What is expected> In exact form, please repeat the records from their opening line down to the line with "tree.links.new(wall.outputs[0], out.inputs[0])", including that line.

[start Data records]

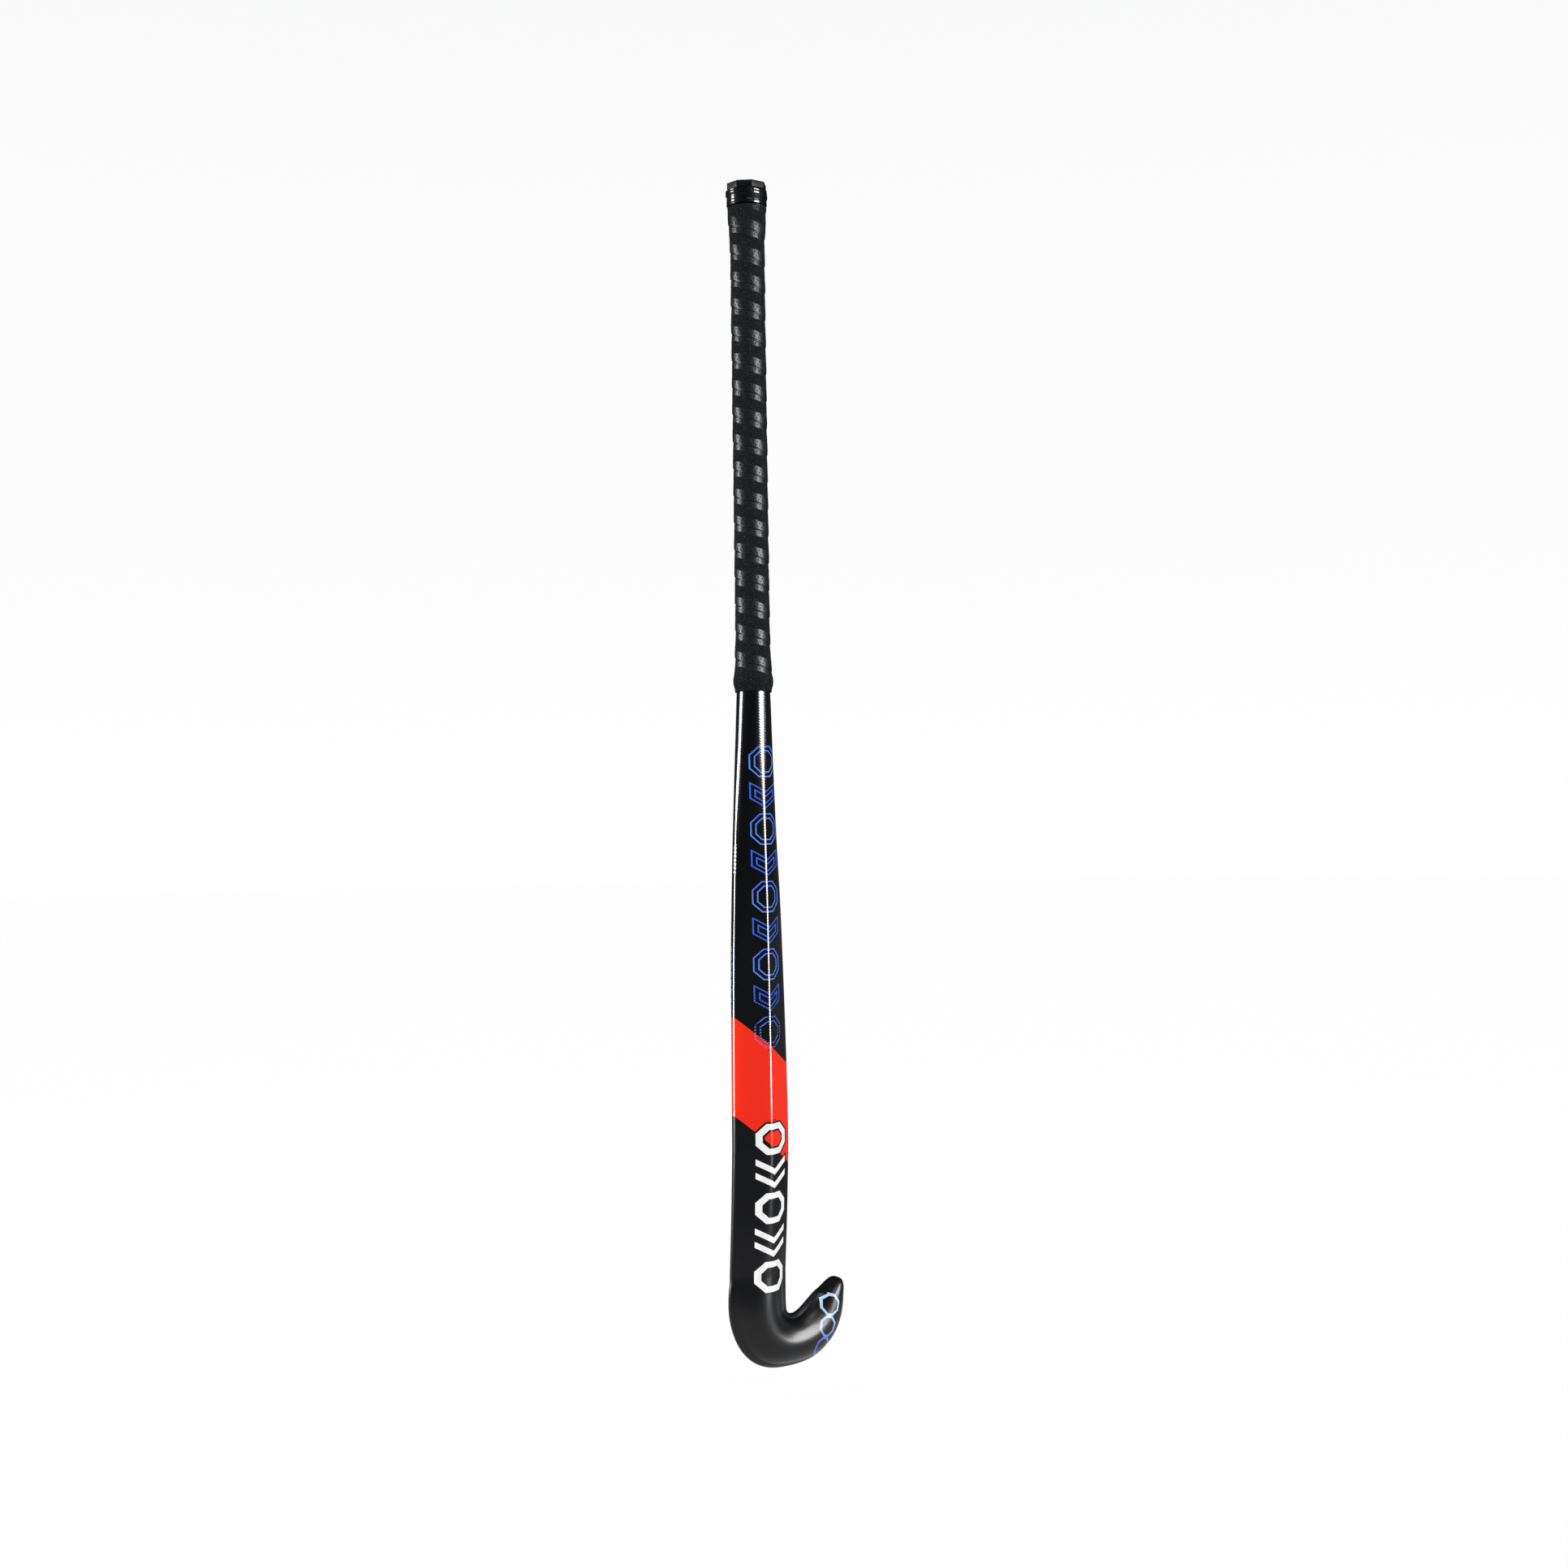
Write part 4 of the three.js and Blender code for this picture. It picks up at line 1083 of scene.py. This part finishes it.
def hang_backdrop():
    """Even backdrop all round, which darkens a little upwards and differs for each kind of ray."""
    world = bpy.data.worlds.new("studio")
    bpy.context.scene.world = world
    world.use_nodes = True
    tree = world.node_tree
    tree.nodes.clear()
    out = tree.nodes.new("ShaderNodeOutputWorld")
    path = tree.nodes.new("ShaderNodeLightPath")
    wall = tree.nodes.new("ShaderNodeBackground")
    wall.inputs["Color"].default_value = (0.991, 0.991, 0.998, 1)

    def add_for(ray, amount, base):
        made = tree.nodes.new("ShaderNodeMath")
        made.operation = "MULTIPLY_ADD"
        tree.links.new(path.outputs[ray], made.inputs[0])
        made.inputs[1].default_value = amount
        if isinstance(base, float):
            made.inputs[2].default_value = base
        else:
            tree.links.new(base, made.inputs[2])
        return made.outputs[0]

    seen = add_for("Is Camera Ray", WALL_LIGHT - ROOM_LIGHT, ROOM_LIGHT)
    fill = add_for("Is Diffuse Ray", FILL_LIGHT - ROOM_LIGHT, seen)
    way = tree.nodes.new("ShaderNodeTexCoord")
    parts = tree.nodes.new("ShaderNodeSeparateXYZ")
    tree.links.new(way.outputs["Generated"], parts.inputs[0])
    shade = tree.nodes.new("ShaderNodeMapRange")
    shade.inputs["From Max"].default_value = WALL_HIGH
    shade.inputs["To Min"].default_value = 1.0
    shade.inputs["To Max"].default_value = WALL_SHADE
    tree.links.new(parts.outputs["Z"], shade.inputs["Value"])
    shaded = tree.nodes.new("ShaderNodeMath")
    shaded.operation = "MULTIPLY"
    tree.links.new(fill, shaded.inputs[0])
    tree.links.new(shade.outputs["Result"], shaded.inputs[1])
    tree.links.new(shaded.outputs[0], wall.inputs["Strength"])
    tree.links.new(wall.outputs[0], out.inputs[0])


def softbox(name, from_view, distance, height, width, tall, gloss, matt):
    """Rectangular light facing the stick, from_view degrees to the right of the camera.

    It is one light for mirror-like reflections and a weaker one in the same place for matt surfaces.
    """
    azimuth = VIEW_AZIMUTH + math.radians(from_view)
    place = Vector((math.sin(azimuth), -math.cos(azimuth), 0)) * distance + Vector((0, 0, height))
    target = Vector((0, 0, height * 0.4 - 0.28))
    for part, radiance in (("gloss", gloss), ("matt", matt)):
        light = bpy.data.lights.new(name + "_" + part, "AREA")
        light.shape = "RECTANGLE"
        light.size, light.size_y = width, tall
        light.energy = radiance * math.pi * width * tall
        obj = bpy.data.objects.new(name + "_" + part, light)
        obj.location = place
        obj.rotation_mode = "QUATERNION"
        obj.rotation_quaternion = (target - place).to_track_quat("-Z", "Y")
        obj.visible_camera = False
        obj.visible_glossy = part == "gloss"
        obj.visible_diffuse = part == "matt"
        bpy.context.scene.collection.objects.link(obj)


aim_camera()
bpy.context.scene.view_settings.view_transform = "Standard"
lay_floor()
hang_backdrop()
# name, degrees from view, distance, height, width, height of the panel, gloss and matt strength
softbox("softbox_left", -86, 1.5, -0.28, 0.50, 1.36, 26, 7.9)
softbox("softbox_right", 59, 1.5, -0.28, 0.80, 1.36, 24, 5.1)
softbox("top_light", 20, 1.3, 1.5, 1.1, 1.1, 3, 1.0)
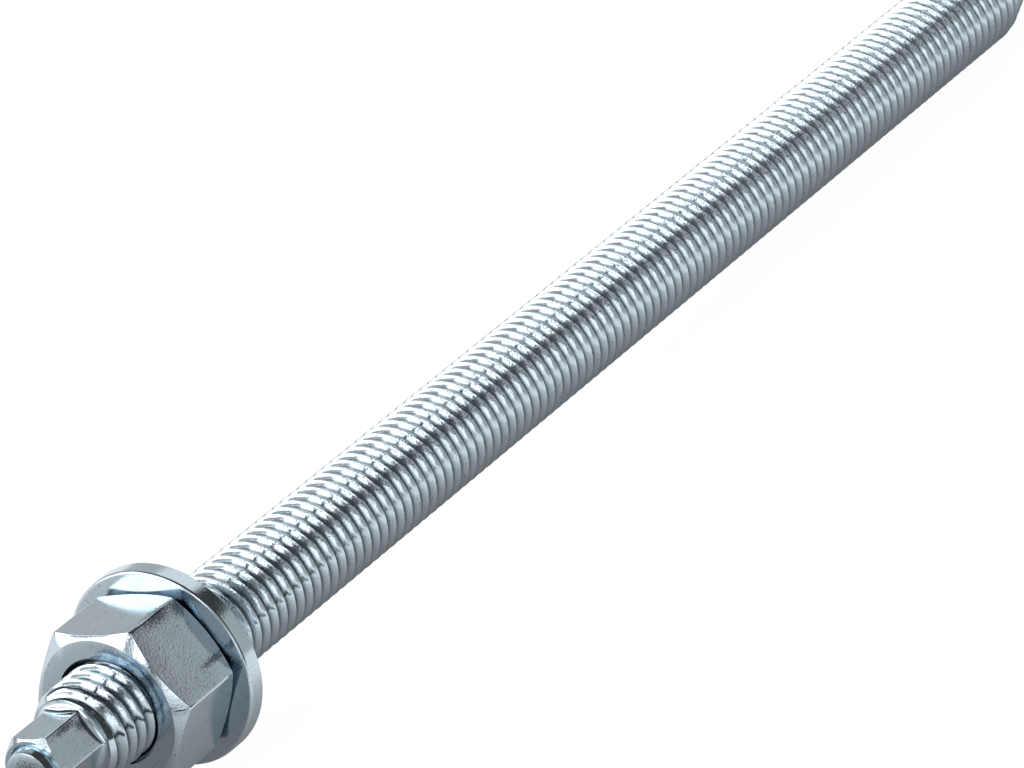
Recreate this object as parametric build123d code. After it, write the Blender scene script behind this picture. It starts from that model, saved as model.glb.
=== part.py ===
from build123d import *
import os
from math import cos, radians, tan

# Anchor rod: a threaded steel rod with a hexagon drive at one end and a tapered tip at the
# other, carrying a hexagon nut and a flat washer.
# Lengths are in millimetres and angles in degrees. The rod lies along X with its embedded
# tip towards +X. The origin is on the rod's axis, in the plane of the washer's bearing face.

# Threaded rod
crest_diameter = 11.86  # over the crests of an M12 thread
first_crest_drop = 0.22  # in diameter, because the thread starts slimmer at the drive end
full_crest_start = 1.0  # past the bearing face, where the full crest diameter is reached
thread_pitch = 1.75  # coarse series
thread_depth = 0.95  # crest to root
shank_length = 188.0  # full crest diameter, from the bearing face towards the tip
taper_length = 10.0
taper_end_diameter = 6.0
tip_edge = 0.4  # chamfer round the flat end of the taper
free_thread_length = 7.0  # thread that stands out of the nut

# Hexagon drive, formed in one piece with the rod
drive_across_flats = 7.6
drive_length = 7.1
drive_corner_radius = 0.35
drive_corner_angle = 43.7  # of one corner, from +Y towards +Z
drive_face_diameter = 7.3  # of the flat round the boss
drive_chamfer_angle = 45.0  # of the corners, from the end face
drive_root_fillet = 0.3

# Round boss on the end of the drive
boss_root_diameter = 6.1
boss_end_diameter = 5.7
boss_height = 1.1
boss_edge = 0.15
boss_groove_width = 0.25
boss_groove_depth = 0.3

# Hexagon nut
nut_across_flats = 18.0
nut_height = 10.6
nut_corner_radius = 0.5
nut_corner_angle = 43.2  # of one corner, from +Y towards +Z
nut_face_diameter = 17.0  # of the flat ring on each end face
nut_chamfer_angle = 38.0  # of the corners, from the end face
nut_thread_clearance = 0.05  # radial, between nut and rod
nut_countersink_diameter = 12.8
nut_countersink_angle = 45.0  # from the end face

# Flat washer
washer_diameter = 23.5
washer_bore_diameter = 13.0
washer_thickness = 2.3
washer_top_round = 0.35  # outer edge on the nut's side, rounded by the punch
washer_bearing_round = 0.12
washer_bore_edge = 0.15

# Places along the rod, from the drive end to the tip
nut_seat_x = -washer_thickness
nut_front_x = nut_seat_x - nut_height
drive_root_x = nut_front_x - free_thread_length
drive_face_x = drive_root_x - drive_length
boss_end_x = drive_face_x - boss_height
tip_x = shank_length + taper_length

crest_radius = crest_diameter / 2
root_radius = crest_radius - thread_depth
first_crest_radius = (crest_diameter - first_crest_drop) / 2


def turned(*half_section):
    """Solid turned about the rod's axis from the (x, radius) points of its half section."""
    outline = Polyline(*[(x, 0, radius) for x, radius in half_section], close=True)
    return revolve(make_face(outline), Axis.X)


def hexagon_bar(across_flats, corner_angle, corner_radius, x_low, x_high):
    """Hexagon bar along the rod's axis with rounded corners, one of them at corner_angle."""
    hexagon = RegularPolygon(across_flats / 2, 6, major_radius=False)
    hexagon = fillet(hexagon.vertices(), corner_radius)
    spread = Plane(origin=(x_low, 0, 0), x_dir=(0, 1, 0), z_dir=(1, 0, 0))
    return extrude(spread * Rot(0, 0, corner_angle) * hexagon, x_high - x_low)


def across_corners(across_flats):
    return across_flats / cos(radians(30))


def chamfer_drop(outer_radius, face_radius, angle):
    """Axial depth of a conical chamfer that starts at face_radius in the end face."""
    return (outer_radius - face_radius) * tan(radians(angle))


def make_shank():
    """The turned body: run-in at the drive end, full thread diameter, taper at the tip."""
    return turned(
        (drive_root_x, 0),
        (drive_root_x, root_radius),
        (drive_root_x + thread_pitch, first_crest_radius),
        (full_crest_start, crest_radius),
        (shank_length, crest_radius),
        (tip_x - tip_edge, taper_end_diameter / 2),
        (tip_x, taper_end_diameter / 2 - tip_edge),
        (tip_x, 0),
    )


def make_drive():
    """Hexagon drive with chamfered end corners and a grooved, slightly conical boss."""
    bar = hexagon_bar(
        drive_across_flats, drive_corner_angle, drive_corner_radius, drive_face_x, drive_root_x
    )
    reach = across_corners(drive_across_flats) / 2
    face_radius = drive_face_diameter / 2
    drop = chamfer_drop(reach, face_radius, drive_chamfer_angle)
    envelope = turned(
        (drive_face_x, 0),
        (drive_face_x, face_radius),
        (drive_face_x + drop, reach),
        (drive_root_x, reach),
        (drive_root_x, 0),
    )
    groove_floor_x = drive_face_x + boss_groove_depth
    groove_radius = boss_root_diameter / 2 + boss_groove_width
    groove = turned(
        (drive_face_x, boss_root_diameter / 2),
        (drive_face_x, groove_radius),
        (groove_floor_x, boss_root_diameter / 2),
    )
    boss = turned(
        (groove_floor_x, 0),
        (groove_floor_x, boss_root_diameter / 2),
        (drive_face_x, boss_root_diameter / 2),
        (boss_end_x + boss_edge, boss_end_diameter / 2),
        (boss_end_x, boss_end_diameter / 2 - boss_edge),
        (boss_end_x, 0),
    )
    return (bar & envelope) - groove + boss


def make_threaded_rod():
    rod = make_shank() + make_drive()
    drive_reach = across_corners(drive_across_flats) / 2
    root_edges = [
        edge
        for edge in rod.edges().filter_by_position(Axis.X, drive_root_x, drive_root_x)
        if Vector(0, edge.center().Y, edge.center().Z).length < drive_reach
        and edge.length < drive_reach * 1.2
    ]
    return fillet(root_edges, drive_root_fillet)


def make_hex_nut():
    """Nut with both end faces chamfered at the corners and both bore mouths countersunk."""
    bar = hexagon_bar(
        nut_across_flats, nut_corner_angle, nut_corner_radius, nut_front_x, nut_seat_x
    )
    reach = across_corners(nut_across_flats) / 2
    face_radius = nut_face_diameter / 2
    drop = chamfer_drop(reach, face_radius, nut_chamfer_angle)
    envelope = turned(
        (nut_front_x, 0),
        (nut_front_x, face_radius),
        (nut_front_x + drop, reach),
        (nut_seat_x - drop, reach),
        (nut_seat_x, face_radius),
        (nut_seat_x, 0),
    )
    bore_radius = crest_radius + nut_thread_clearance
    mouth_radius = nut_countersink_diameter / 2
    mouth_depth = chamfer_drop(mouth_radius, bore_radius, nut_countersink_angle)
    bore = turned(
        (nut_front_x, 0),
        (nut_front_x, mouth_radius),
        (nut_front_x + mouth_depth, bore_radius),
        (nut_seat_x - mouth_depth, bore_radius),
        (nut_seat_x, mouth_radius),
        (nut_seat_x, 0),
    )
    return (bar & envelope) - bore


def edges_by_length(solid, x):
    """Edges in the plane at x, the shortest first."""
    return solid.edges().filter_by_position(Axis.X, x, x).sort_by(SortBy.LENGTH)


def make_washer():
    """Punched washer, its outer edge well rounded on the nut's side only."""
    ring = turned(
        (nut_seat_x, washer_bore_diameter / 2),
        (nut_seat_x, washer_diameter / 2),
        (0, washer_diameter / 2),
        (0, washer_bore_diameter / 2),
    )
    ring = chamfer(edges_by_length(ring, nut_seat_x)[0], washer_bore_edge)
    ring = fillet(edges_by_length(ring, nut_seat_x)[-1], washer_top_round)
    return fillet(edges_by_length(ring, 0)[-1], washer_bearing_round)


pieces = {
    "threaded_rod": make_threaded_rod(),
    "hex_nut": make_hex_nut(),
    "washer": make_washer(),
}

os.makedirs("parts", exist_ok=True)
for name, solid in pieces.items():
    solid.label = name
    export_step(solid, f"parts/{name}.step")
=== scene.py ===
from math import atan, cos, pi, radians, sin, tan

import bmesh
import bpy
import numpy as np
from mathutils import Matrix, Vector


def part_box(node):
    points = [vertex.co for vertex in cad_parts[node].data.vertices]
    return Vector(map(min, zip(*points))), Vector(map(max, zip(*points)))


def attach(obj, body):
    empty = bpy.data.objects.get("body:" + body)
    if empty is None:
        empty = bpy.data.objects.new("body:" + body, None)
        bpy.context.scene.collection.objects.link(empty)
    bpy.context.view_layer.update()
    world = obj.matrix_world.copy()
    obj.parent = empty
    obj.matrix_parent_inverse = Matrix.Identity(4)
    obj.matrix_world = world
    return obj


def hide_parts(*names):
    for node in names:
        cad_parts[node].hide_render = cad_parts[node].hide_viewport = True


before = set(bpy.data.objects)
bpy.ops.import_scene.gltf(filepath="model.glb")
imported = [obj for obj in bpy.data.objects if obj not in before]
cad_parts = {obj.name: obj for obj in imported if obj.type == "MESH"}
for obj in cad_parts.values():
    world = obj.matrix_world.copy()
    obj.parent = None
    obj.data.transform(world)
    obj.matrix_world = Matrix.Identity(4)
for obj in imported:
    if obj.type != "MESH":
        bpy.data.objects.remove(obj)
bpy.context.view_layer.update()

# Anchor rod: threaded rod with a hexagon drive, hexagon nut and flat washer.
# Everything is in metres and in the frame of the CAD model: the rod lies along X with its
# tapered tip towards +X, and the washer's bearing face is at x = 0.

MM = 0.001

# Sizes read from the frame
rod_low, rod_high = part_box("threaded_rod")
nut_low, nut_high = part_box("hex_nut")
washer_low, washer_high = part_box("washer")
boss_end_x, tip_x = rod_low.x, rod_high.x
nut_front_x, nut_seat_x = nut_low.x, nut_high.x
washer_top_x, bearing_x = washer_low.x, washer_high.x
crest_radius = rod_high.z
washer_radius = washer_high.z

# Thread, right-handed, common to the rod and the nut
thread_pitch = 1.75 * MM
thread_depth = 0.95 * MM
crest_at = 0.30  # of a pitch past the bearing plane, where a crest crosses the +Y side
crest_half_flat = 0.09 * MM
crest_shoulder = (0.15 * MM, 0.05 * MM)  # distance from the crest's middle, depth
root_half_flat = 0.10 * MM
root_shoulder = (0.16 * MM, 0.05 * MM)  # distance from the root's middle, height over it
root_radius = crest_radius - thread_depth
spare_turns = 3  # rows worked out past each end, which are then drawn back to it

# Rod ends
first_crest_radius = 5.82 * MM
full_crest_x = bearing_x + 1.0 * MM
boss_height = 1.1 * MM
boss_root_radius = 3.05 * MM
boss_end_radius = 2.85 * MM
boss_edge = 0.15 * MM
boss_groove_width = 0.25 * MM
boss_groove_depth = 0.30 * MM
drive_apothem = 3.8 * MM
drive_length = 7.1 * MM
drive_corner_radius = 0.35 * MM
drive_corner_angle = radians(43.7)
drive_face_radius = 3.65 * MM
drive_chamfer_slope = tan(radians(45))
drive_root_stretch = 0.9  # of the curve from the flats to the thread, length over height
drive_root_share = 0.995  # of the thread's root radius, where that curve ends
drive_root_rows = 8
taper_length = 10.0 * MM
taper_end_radius = 3.0 * MM
tip_edge = 0.4 * MM
tip_thread_left = 0.4  # share of the thread's depth that is left at the tip's edge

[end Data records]

Answer>
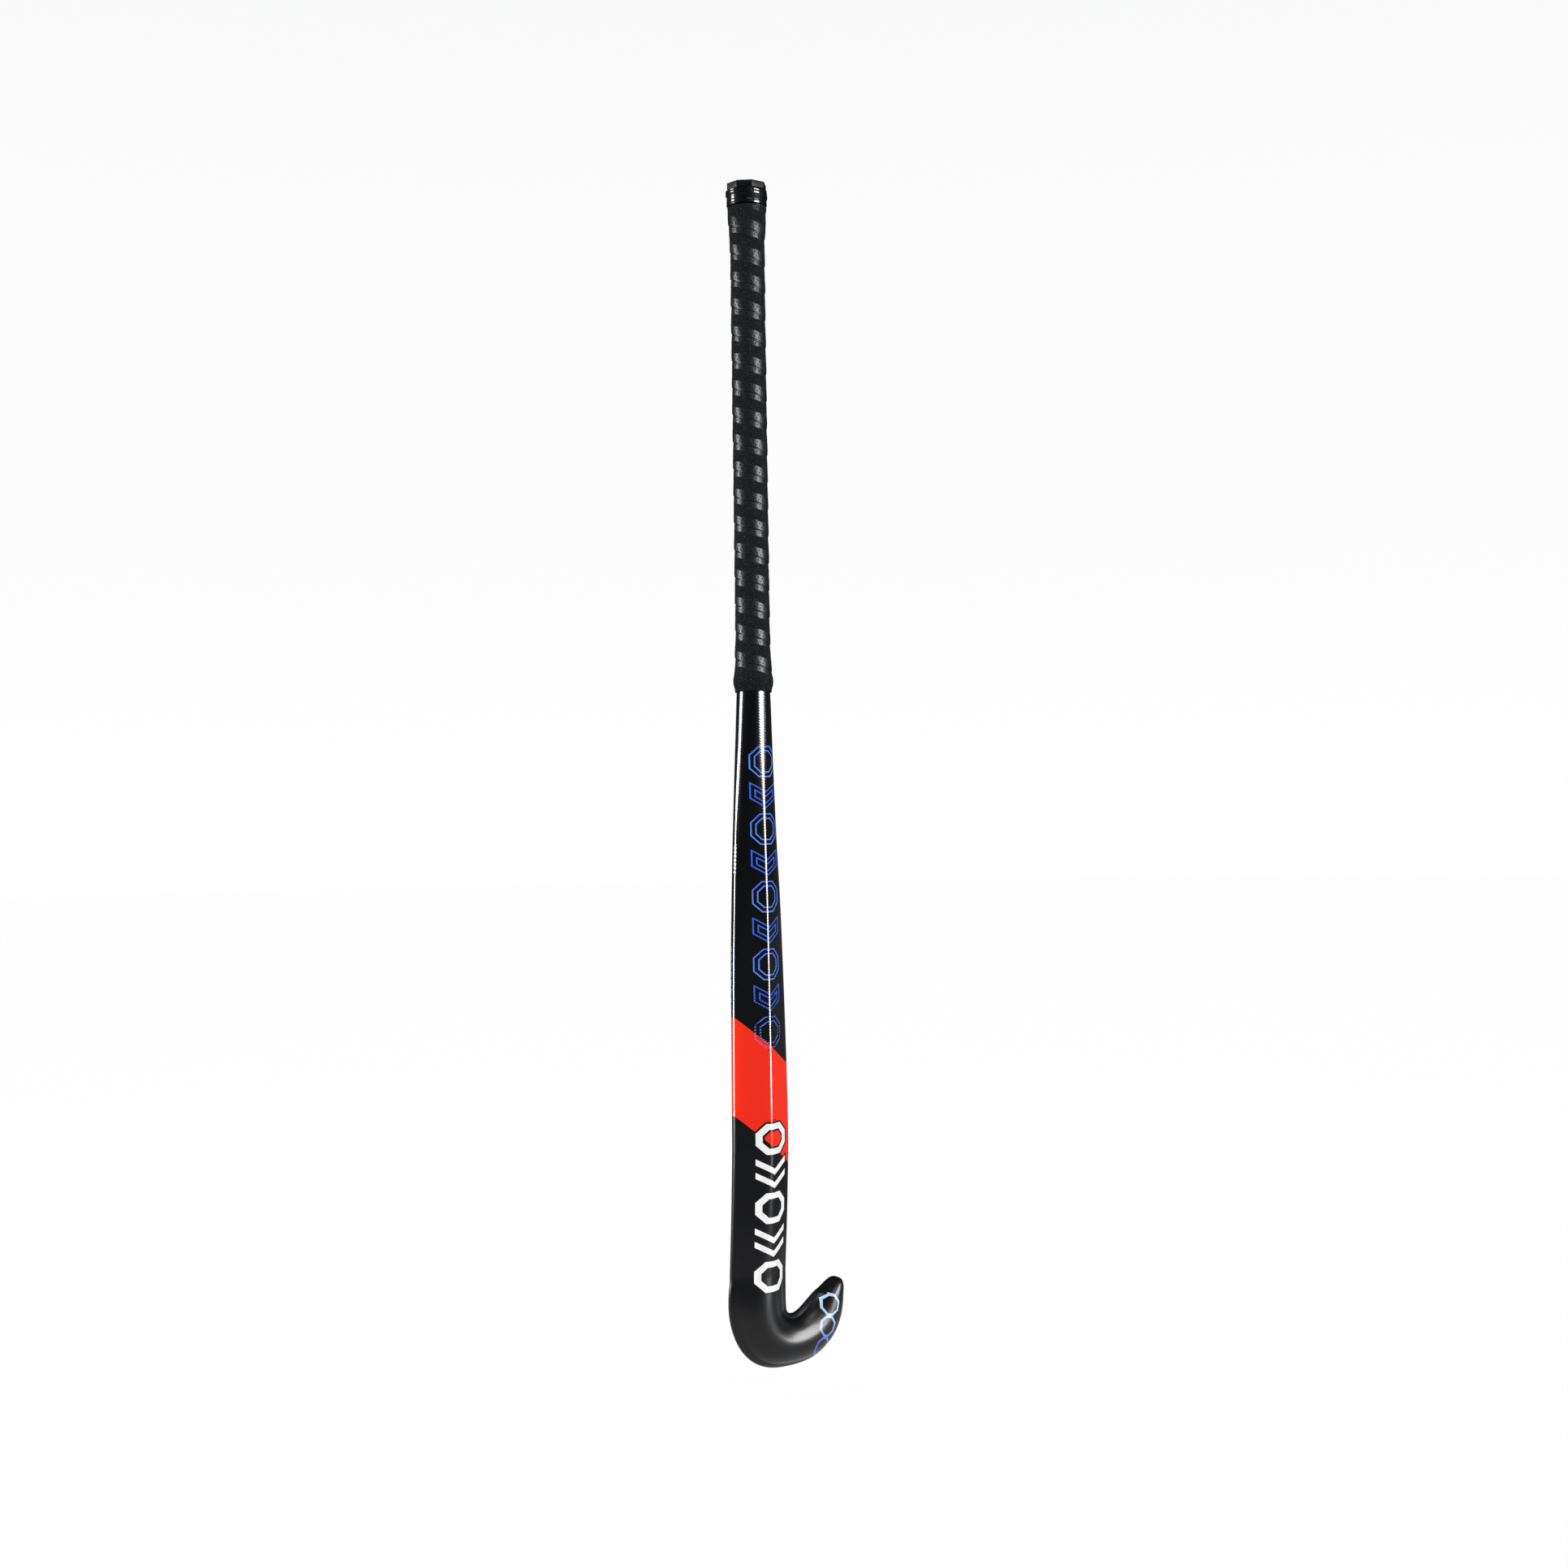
Write part 4 of the three.js and Blender code for this picture. It picks up at line 1083 of scene.py. This part finishes it.
def hang_backdrop():
    """Even backdrop all round, which darkens a little upwards and differs for each kind of ray."""
    world = bpy.data.worlds.new("studio")
    bpy.context.scene.world = world
    world.use_nodes = True
    tree = world.node_tree
    tree.nodes.clear()
    out = tree.nodes.new("ShaderNodeOutputWorld")
    path = tree.nodes.new("ShaderNodeLightPath")
    wall = tree.nodes.new("ShaderNodeBackground")
    wall.inputs["Color"].default_value = (0.991, 0.991, 0.998, 1)

    def add_for(ray, amount, base):
        made = tree.nodes.new("ShaderNodeMath")
        made.operation = "MULTIPLY_ADD"
        tree.links.new(path.outputs[ray], made.inputs[0])
        made.inputs[1].default_value = amount
        if isinstance(base, float):
            made.inputs[2].default_value = base
        else:
            tree.links.new(base, made.inputs[2])
        return made.outputs[0]

    seen = add_for("Is Camera Ray", WALL_LIGHT - ROOM_LIGHT, ROOM_LIGHT)
    fill = add_for("Is Diffuse Ray", FILL_LIGHT - ROOM_LIGHT, seen)
    way = tree.nodes.new("ShaderNodeTexCoord")
    parts = tree.nodes.new("ShaderNodeSeparateXYZ")
    tree.links.new(way.outputs["Generated"], parts.inputs[0])
    shade = tree.nodes.new("ShaderNodeMapRange")
    shade.inputs["From Max"].default_value = WALL_HIGH
    shade.inputs["To Min"].default_value = 1.0
    shade.inputs["To Max"].default_value = WALL_SHADE
    tree.links.new(parts.outputs["Z"], shade.inputs["Value"])
    shaded = tree.nodes.new("ShaderNodeMath")
    shaded.operation = "MULTIPLY"
    tree.links.new(fill, shaded.inputs[0])
    tree.links.new(shade.outputs["Result"], shaded.inputs[1])
    tree.links.new(shaded.outputs[0], wall.inputs["Strength"])
    tree.links.new(wall.outputs[0], out.inputs[0])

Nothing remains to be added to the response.